And then tragedy strikes again and we are left with questions we cannot answer. Our best friends buried their ten year old son two weeks ago. It was and still is horrific. It is something I cannot wrap my brain around and one day I pray we understand the why, but today as we are about to start the Jewish New Year I am finding myself once again grappling with the Book of Life.
There are teachings to explain any death, even the death of a child. Teaching of souls' purposes and life after death. These teachings are to bring comfort, but can there be any comfort when you're not ready for that person to be gone? How do you enter a new year when you are still mourning the way the previous year ended? How do you wish someone a sweet new year filled with health and happiness when at the moment all those around you are in despair?
I literally have no answers. And the lack of answers is what brings me closer to my faith and beliefs. I have to believe there is a reason for the devastation. I might not know the reason now and I might never know the reason, but for my own sake, my children's sake I will continue to trust in G-d and pray.
I will pray for healing for our best friends and their family. I will pray for all those that knew him and are experiencing a profound level of sadness that just won't go away. I will pray for smiles and laughter to once again fill their home and ours.

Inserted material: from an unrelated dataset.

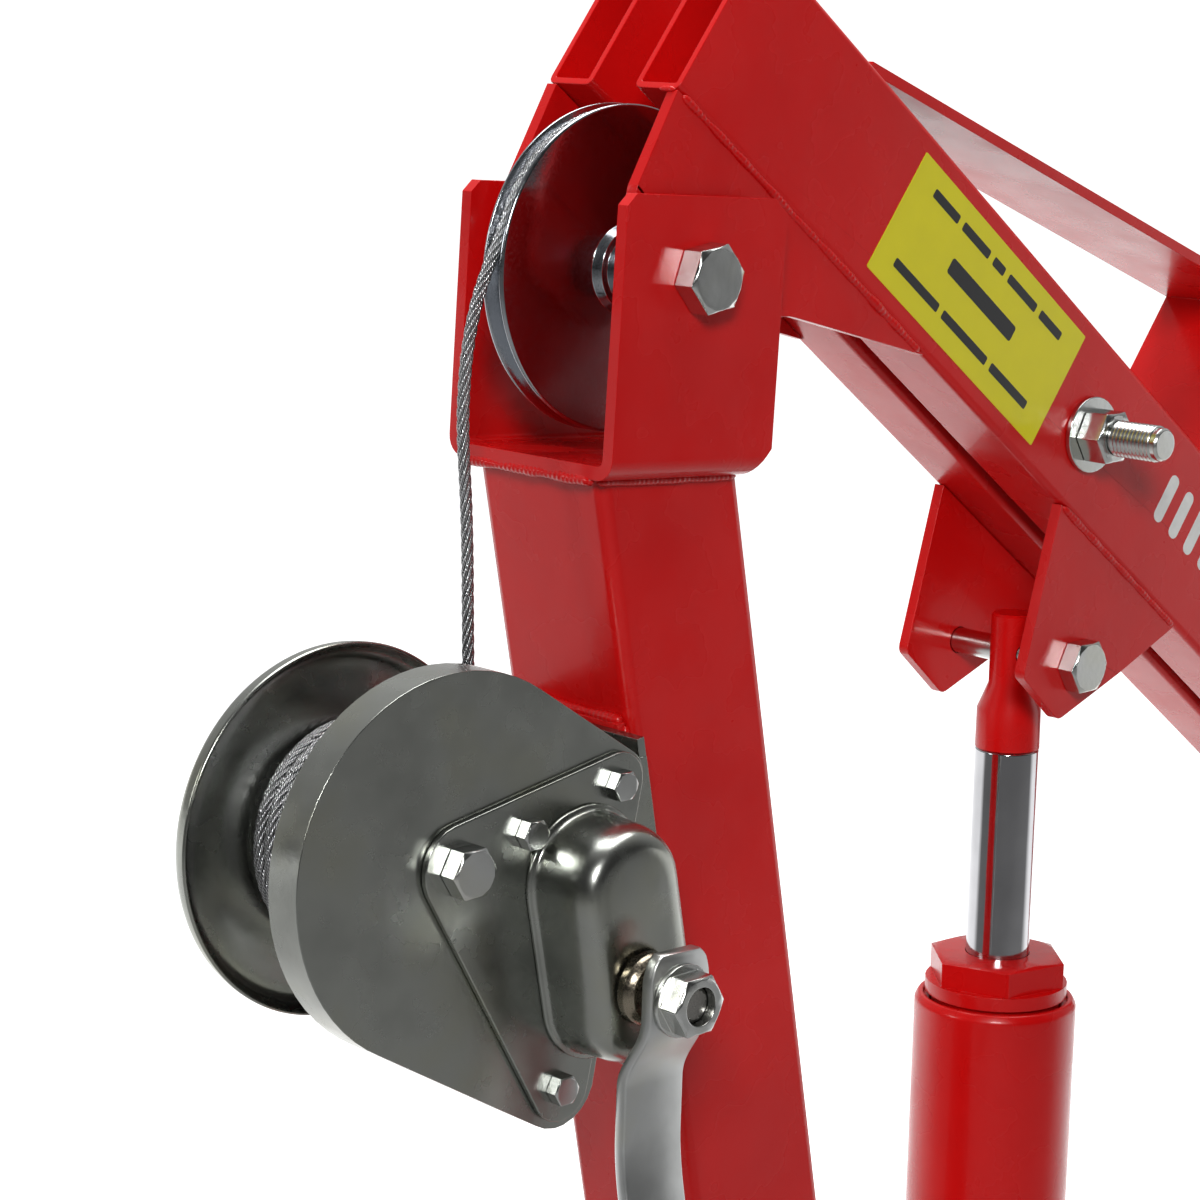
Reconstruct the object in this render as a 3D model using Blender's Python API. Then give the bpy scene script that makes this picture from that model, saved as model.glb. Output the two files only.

Life is short, make every moment count. You are strong. G-d gives you what you can handle. People get a deck cards and play the hand they are dealt. There is no rhyme or reason. All these cliches are designed to give someone feeling uncomfortable, something comforting to say.
Yet, there are no comfort in these words. They are just words.
With a new year, we are faced again with a choice. A choice on how to live. Do we live faithfully, angrily, joyfully, together, apart? How do we live?
As Rosh Hashana begins and the Book of Life is opened I know how I will live. I will live loudly in actions and if you know me personally, in volume too. I will continue to be proud of the person I am. I will be a wife, mother, family member, friend to the best of my ability and make no apologies for the fierce love I have for all those in my life. I will use that fierce love to protect and honor and remember. I will laugh loudly, smile big, and move at 100 mph, for that is who I am. I will find the joy because to live in intense grief and regret is not something I can do or want to do.
I will teach my children to live as they are, to follow their own dreams, to be the best version of themselves, to not fall victim to peer pressure. I will teach them and show them they are enough. They are enough. Their achievements, their love, their smile, their life - it is enough. They do not need to be exceptional scholars or athletes. They do not need to be anything but themselves for they are enough. How they each laugh and smile and bring joy is what matters. How they each set individual goals is what matters. How no matter the size of the accomplishment, pride should fill their hearts. I pray each year we have taught them this and we will continue to teach them this.
I am not an expert on faith, loss, and moving on. My words bring me comfort and may or may not do the same for others. I write to express myself, to live loudly. As the year 5780 begins, I do pray my family, myself, my friends are blessed with health, joy, and love. I pray we are all inscribed in The Book of Life and we can all spend many more decades together, as family, as friends.